Windows has to have boot flag on a primary NTFS partition to know which partition has all Windows install's boot files. And only one boot flag per hard drive. Only if using Lilo boot loader would you have a boot flag on a Linux partition. But some BIOS will not let you boot unless you have a boot flag on a primary partition even if you do not have Windows. So we still suggest a boot flag, even if not normally required.

With UEFI, the boot flag must only be on the efi (ESP) partition which should be near beginning of drive, formatted FAT32. Again only one per drive.
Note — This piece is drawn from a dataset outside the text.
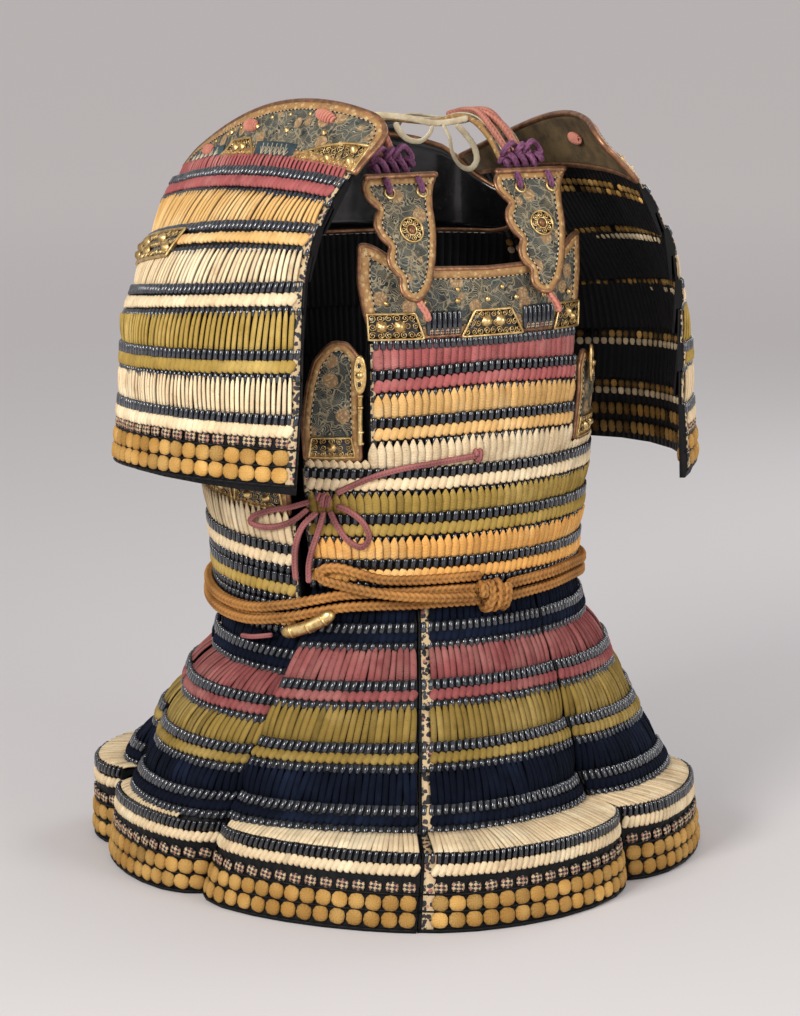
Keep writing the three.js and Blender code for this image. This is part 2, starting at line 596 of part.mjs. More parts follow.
/** The leaning edge line of a guard at a length up from its foot: place, lean and bulge. */
function guardEdge(up) {
  const steps = 40;
  let [x, z] = [GUARD.edgeX, GUARD.edgeZ];
  for (let step = 0; step < steps; step++) {
    const lean = radians(between(GUARD_SHAPE, 'up', (step + 0.5) * up / steps).lean);
    x -= Math.sin(lean) * up / steps;
    z += Math.cos(lean) * up / steps;
  }
  const { lean, bulge } = between(GUARD_SHAPE, 'up', up);
  return { x, z, lean: radians(lean), bulge };
}

/** A point of a guard: share across from front to back, length up from its foot, distance out. */
function guardPoint({ side, place, turn }, across, up, out) {
  const { x, z, lean, bulge } = guardEdge(up);
  const radius = (GUARD.halfChord ** 2 + bulge ** 2) / (2 * bulge);
  const half = Math.asin(GUARD.halfChord / radius);
  const skin = radius + out - SCALE_FACE;
  const bow = skin * Math.cos(across * half) - radius * Math.cos(half);
  const [dx, y, dz] = [bow * Math.cos(lean), skin * Math.sin(across * half), bow * Math.sin(lean)];
  const pivot = new THREE.Vector3(side * GUARD.edgeX, 0, 0);
  return new THREE.Vector3(side * (x + dx), y, z + dz)
    .sub(pivot)
    .applyAxisAngle(UPWARD, radians(turn))
    .add(pivot)
    .add(new THREE.Vector3(...place));
}

/** One row of scales of a guard. The last row reaches down to the guard's foot. */
function guardRow(guard, index) {
  const row = GUARD_ROWS[index];
  const above = GUARD_ROWS[index - 1];
  const last = index === GUARD_ROWS.length - 1;
  const sections = GUARD_STATIONS.map((across) => {
    const head = row.head - row.skew * across;
    const foot = above
      ? above.head - above.skew * across - ROW_DEPTH
      : GUARD_PLATE.foot - GUARD_PLATE.footSkew * across;
    return rowSection(foot - SEAM - head, !last, last ? head : ROW_DEPTH);
  });
  const rings = GUARD_STATIONS.map((across, station) => sections[station].map(({ down, out }) => {
    return guardPoint(guard, across, row.head - row.skew * across - down, out);
  }));
  return loft(rings, [flatRow(sections[0]), flatRow(sections.at(-1))]);
}

/** The leather-faced plate along the top of a guard, with rounded upper corners. */
function guardPlate(guard) {
  const { foot, footSkew, top, topSkew, thickness, out } = GUARD_PLATE;
  const columns = GUARD_PLATE_STATIONS.map((across) => {
    const corner = across < 0 ? GUARD_PLATE.corner : GUARD_PLATE.backCorner;
    const inset = Math.max(0, corner - (1 - Math.abs(across)) * GUARD.halfChord);
    const high = top - topSkew * across - corner + Math.sqrt(corner ** 2 - inset ** 2);
    return [0, 0.25, 0.5, 0.75, 1].map((share) => lerp(foot - footSkew * across, high, share));
  });
  const rings = columns.map((column, index) => [
    ...column.map((up) => guardPoint(guard, GUARD_PLATE_STATIONS[index], up, out)),
    ...column.toReversed().map((up) => guardPoint(guard, GUARD_PLATE_STATIONS[index], up, out - thickness)),
  ]);
  const flat = (column) => [
    ...column.map((up) => new THREE.Vector2(out, up)),
    ...column.toReversed().map((up) => new THREE.Vector2(out - thickness, up)),
  ];
  return loft(rings, [flat(columns[0]), flat(columns.at(-1))]);
}

/** The gilt bar on a guard's second row. */
function guardBar(guard) {
  const { head, skew } = GUARD_ROWS[1];
  const { from, to, drop, depth, thickness, clear } = GUARD_BAR;
  const inner = SCALE_FACE + clear;
  const rings = [0, 0.25, 0.5, 0.75, 1].map((share) => {
    const across = lerp(from, to, share);
    const top = head - skew * across - drop;
    return [[top, inner], [top, inner + thickness], [top - depth, inner + thickness], [top - depth, inner]]
      .map(([up, out]) => guardPoint(guard, across, up, out));
  });
  const flat = [[0, 0], [1, 0], [1, 1], [0, 1]].map(([x, y]) => new THREE.Vector2(x, y));
  return loft(rings, [flat, flat]);
}

function addGuards() {
  for (const guard of GUARD_SIDES) {
    add(`guard_${guard.word}_plate`, guardPlate(guard), 'leather');
    GUARD_ROWS.forEach(({ name, colour }, index) => {
      add(`guard_${guard.word}_${name}`, guardRow(guard, index), colour);
    });
    add(`guard_${guard.word}_bar`, guardBar(guard), 'gilt');
  }
}

// ---------------------------------------------------------------- belt, ties and small metal

/** Points on the body from [degrees round, height, distance out]. */
const onBody = (points) => points.map(([angle, z, out]) => torsoPoint(angle, z, out));

/** A knot that lies on the body. */
function bodyKnot({ angle, z, out, half }) {
  return knot(torsoPoint(angle, z, out), half, radians(angle));
}

function addBelt() {
  const lowerTurn = BELT_TURN.map(([angle, z, out]) => [angle, z - BELT.pitch, out]);
  add('belt_upper_turn', cord(onBody(BELT_TURN), BELT.diameter, BELT.steps), 'rope');
  add('belt_lower_turn', cord(onBody(lowerTurn), BELT.diameter, BELT.steps), 'rope');
  add('belt_bight', cord(onBody(BELT_BIGHT), BELT.diameter, BELT_BIGHT_STEPS), 'rope');
  add('belt_knot', bodyKnot(BELT_KNOT), 'rope');
  add('belt_end', cord(onBody(BELT_END), BELT_END_DIAMETER, 8, 10), 'gilt');
}

function addTies() {
  add('tie_run', cord(onBody(TIE_RUN), TIE_DIAMETER, 14), 'bow');
  add('tie_knot', bodyKnot(TIE_KNOT), 'bow');
  add('tie_loop_right', cord(onBody(TIE_LOOP_RIGHT), TIE_DIAMETER, 18), 'bow');
  add('tie_loop_left', cord(onBody(TIE_LOOP_LEFT), TIE_DIAMETER, 18), 'bow');
  TIE_TAILS.forEach((tail, index) => {
    add(`tie_tail_${index + 1}`, cord(onBody(tail), TIE_DIAMETER, 10), 'bow');
  });
  add('tie_lower', cord(onBody(TIE_LOWER), TIE_LOWER_DIAMETER, 6), 'bow');
  const straight = (points) => points.map((point) => new THREE.Vector3(...point));
  add('strap_tie_span', cord(straight(STRAP_TIE_SPAN), STRAP_TIE_DIAMETER, 14), 'cream');
  add('strap_tie_bow', cord(straight(STRAP_TIE_BOW), STRAP_TIE_DIAMETER, 12), 'cream');
  add('strap_tie_loop', cord(straight(STRAP_TIE_LOOP), STRAP_TIE_DIAMETER, 20), 'cream');
}

function addFittings() {
  for (const { name, angle, z, out } of TOGGLES) {
    const { halfWidth, halfHeight, thickness } = TOGGLE;
    const outline = new THREE.Shape().absellipse(0, 0, halfWidth, halfHeight, 0, 2 * Math.PI);
    const settings = { depth: thickness, bevelEnabled: false, curveSegments: 12 };
    const plate = new THREE.ExtrudeGeometry(outline, settings);
    plate.rotateX(Math.PI / 2);
    plate.rotateZ(radians(angle));
    add(name, plate.translate(...torsoPoint(angle, z, out).toArray()), 'gilt');
  }
  const { angle, from, to, out, diameter } = ROD;
  const rod = new THREE.CylinderGeometry(diameter / 2, diameter / 2, to - from, 10);
  rod.rotateX(Math.PI / 2);
  add('hinge_rod', rod.translate(...torsoPoint(angle, (from + to) / 2, out).toArray()), 'gilt');
}

// ---------------------------------------------------------------- assembly

addBody();
addPlates();
addStraps();
addSkirt();
addGuards();
addBelt();
addTies();
addFittings();

export default armour;
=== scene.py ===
"""Dresses a laced lamellar armour: lacquered scales, silk lacing, leather, gilt fittings and cords.

Lengths in the tables are millimetres; meshes are made in metres. The wearer faces -Y, and the
wearer's right is at -X.
"""
import logging
import math
import random
from dataclasses import dataclass, field
from enum import Enum
from functools import partial
from typing import Callable, Iterable, Sequence

import bmesh
import bpy
import numpy as np
from mathutils import Matrix, Vector


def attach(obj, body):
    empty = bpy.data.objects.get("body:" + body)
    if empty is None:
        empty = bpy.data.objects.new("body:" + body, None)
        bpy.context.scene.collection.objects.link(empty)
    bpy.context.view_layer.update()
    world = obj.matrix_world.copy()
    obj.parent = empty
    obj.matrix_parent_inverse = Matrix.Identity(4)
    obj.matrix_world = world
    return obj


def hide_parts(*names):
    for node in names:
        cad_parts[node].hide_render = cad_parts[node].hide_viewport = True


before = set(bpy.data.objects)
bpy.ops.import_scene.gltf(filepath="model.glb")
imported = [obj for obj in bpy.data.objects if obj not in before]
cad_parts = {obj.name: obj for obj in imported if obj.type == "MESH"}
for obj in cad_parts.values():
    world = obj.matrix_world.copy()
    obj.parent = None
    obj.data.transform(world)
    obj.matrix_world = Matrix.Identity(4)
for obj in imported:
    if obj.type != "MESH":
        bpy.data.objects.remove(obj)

LOG = logging.getLogger("armour")
MM = 0.001
BODY = "root"
FACE = 9.2  # how far the scales' faces stand out from the carrying surface
BAND_FOOT = 5.6  # how far the lacing's lower end stands out
BAND_TOP = 6.7
INNER_TOP = 3.8  # the inside of a row, at the tops of its scales
INNER_SLOPE = 5.3 / 54
SEAM = 0.7
ROW_DEPTH = 29.0
PITCH = 8.0  # from bare scale to bare scale
KNOT_PITCH = 15.6  # from cross knot to cross knot along the hems
TRIM_WIDTH = 10.5
LEAF_LEAN = -9  # degrees that each leaf-shaped ribbon is turned about its own length
HEM_CHECKS = 43.2  # heights above a hem's foot: its checks, its two lines of knots, its ridges
HEM_KNOTS = (28.5, 12.6)
HEM_RIDGES = (20.6, 2.6, 36.8)
FULL_TURN = 2 * math.pi

Point = tuple[float, float, float]
Surface = Callable[[float, float, float], Vector]


# ---------------------------------------------------------------- shader arithmetic


class Socket:
    """An output socket whose arithmetic adds Math nodes."""

    def __init__(self, shader: "Shader", output: bpy.types.NodeSocket) -> None:
        """Wraps one output of a node of the shader."""
        self.shader = shader
        self.output = output

    def math(self, operation: str, *others: "Socket | float") -> "Socket":
        """The result of a Math node on this socket and others.

        Args:
            operation: the Math node's operation.
            others: the other operands, sockets or numbers.

        Returns:
            The node's output.
        """
        values = dict(enumerate((self, *others)))
        return self.shader.node("ShaderNodeMath", {"operation": operation}, values)

    def __add__(self, other: "Socket | float") -> "Socket":
        """This plus another."""
        return self.math("ADD", other)

    def __sub__(self, other: "Socket | float") -> "Socket":
        """This less another."""
        return self.math("SUBTRACT", other)

    def __mul__(self, other: "Socket | float") -> "Socket":
        """This times another."""
        return self.math("MULTIPLY", other)

    def __rsub__(self, other: float) -> "Socket":
        """A number less this."""
        return (self * -1.0).math("ADD", other)

    __radd__ = __add__
    __rmul__ = __mul__

    def between(self, low: float, high: float) -> "Socket":
        """A smooth step from 0 at low to 1 at high."""
        settings = {"interpolation_type": "SMOOTHSTEP"}
        return self.shader.node("ShaderNodeMapRange", settings, {0: self, 1: low, 2: high})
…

The only reason I have a swap on every drive is that I have an install on every drive, often more than one. But I want every drive to be able to boot without any other drive. Although my data partitions are not on every drive and would give errors on booting if they are on a drive that then has failed. And then, hopefully I have followed the advice on good backups. :)

mattharris4
February 25th, 2015, 10:33 PM
Quoting oldfred, above: "And I normally put a swap partition on every rotating drive but not on SSDs."

I'm guessing he has his reasons for that -- in fact I'd be curious to know what they are.

My understanding is that the constant saving and erasing that takes place with a swap partition causes an SSD to wear out quickly which is not evidently true for a traditional hard drive. That is also why you never defragment an SSD when you run Windows and Mac based computers. I am sure someone with much more experience than I will chime in here shortly with a more detailed explanation.

oldfred
February 25th, 2015, 11:19 PM
Most users that have an SSD, also have enough RAM or over 4GB that they may never use swap. Then in most cases it really does not matter as swap is never used.
I just started not putting swap on SSD and still do that.

Also newer SSDs now have live comparable to hard drives.